Husband argues that the judgment of divorce is not a qualified domestic relations order; thus,
so the argument goes, the award of benefits to Wife must fail. Husband may indeed be correct that
the judgment of divorce does not meet the statutory criteria of a qualified domestic relations order.
However, the judgment of divorce does not purport to be such an order. Moreover, we note that a
qualified domestic relations order was entered in this case subsequent to the judgment of divorce.
Husband does not contend that this subsequent order fails to meet the statutory requirements of
ERISA. Thus, we must conclude that Husband’s argument has no merit.

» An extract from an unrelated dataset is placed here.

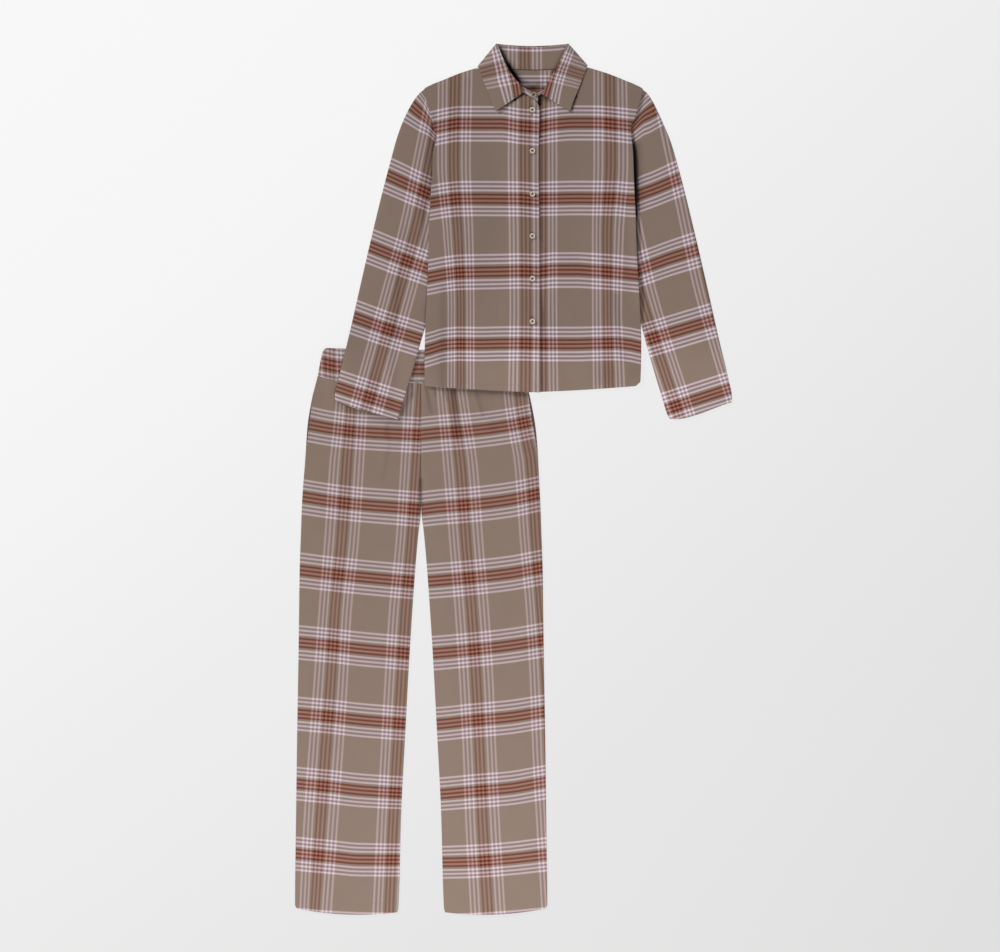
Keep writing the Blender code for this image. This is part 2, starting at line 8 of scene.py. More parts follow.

We further find no merit in Husband’s argument that the trial court erred in its calculation
of the amount of benefits to which Wife is entitled. Upon reviewing the record, we cannot say that
the trial court abused its discretion in awarding Wife 50% of the increase of Husband’s retirement
benefits during the marriage. This issue is also found adverse to Husband.
V. Conclusion
The judgment of the trial court is affirmed. This case is remanded for enforcement of the trial
court’s judgment and for collection of costs assessed below, all pursuant to applicable law. Costs
on appeal are taxed to the appellant, Daniel Ed Lowe.